The judge saw it differently — “In the Court’s experience, modern law firms are neither eleemosynary nor altruistic,” he wrote — and knocked it down to $126,705.
Universal reached out to discuss a settlement. But, for several months, LeJeune gave the impression that he would fight to the bitter end, filing multiple requests for discovery regarding various “Yesterday” trailers, further driving up Universal’s defense costs.
In January, LeJeune’s former co-counsel, Matthew A. Pequignot, made a settlement proposal of his own. First, he claimed that a renewed class action motion might succeed, given that Universal’s test screenings showed that the “trailer version with Ana de Armas was most appealing to consumers.”
He also complained about the anti-SLAPP statute, which he argued allowed movie companies to threaten the plaintiffs “with financial ruin for ‘daring’ to express their First Amendment rights.” But in the spirit of avoiding further litigation cost, he said that his clients would drop the suit in exchange for a lump-sum payment of $750,000.

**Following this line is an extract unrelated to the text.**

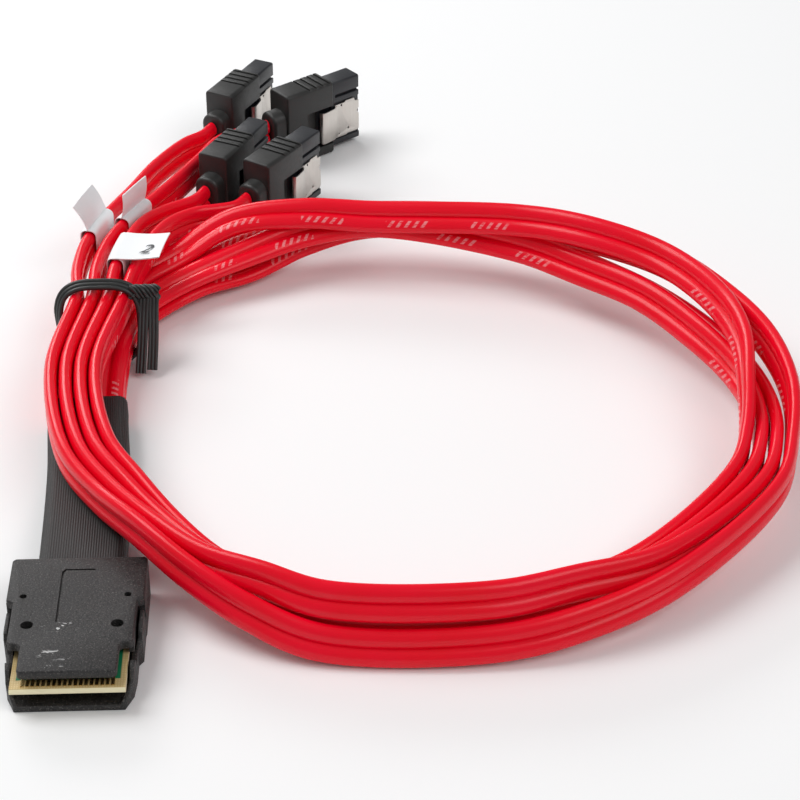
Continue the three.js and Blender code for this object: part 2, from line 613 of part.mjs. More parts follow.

From the tone of their subsequent motion for sanctions, Universal’s lawyers were increasingly aggravated.
“The attorneys who filed and sunk two years into this frivolous case are trying to pressure Universal into making a huge monetary payment (with no legal or factual basis) to end a case that is now worth $7.98,” wrote Stephanie Herrera, one of the studio’s lawyers.
She asked the judge to award another $43,000 for abuse of the discovery process. A hearing on that motion was set for April 30 and the trial was due to begin on May 21.
At that point, evidently, it was time for Rosza and Woulfe to call it a day. The parties filed a joint notice of settlement on Friday, indicating they expected to dismiss the case this week.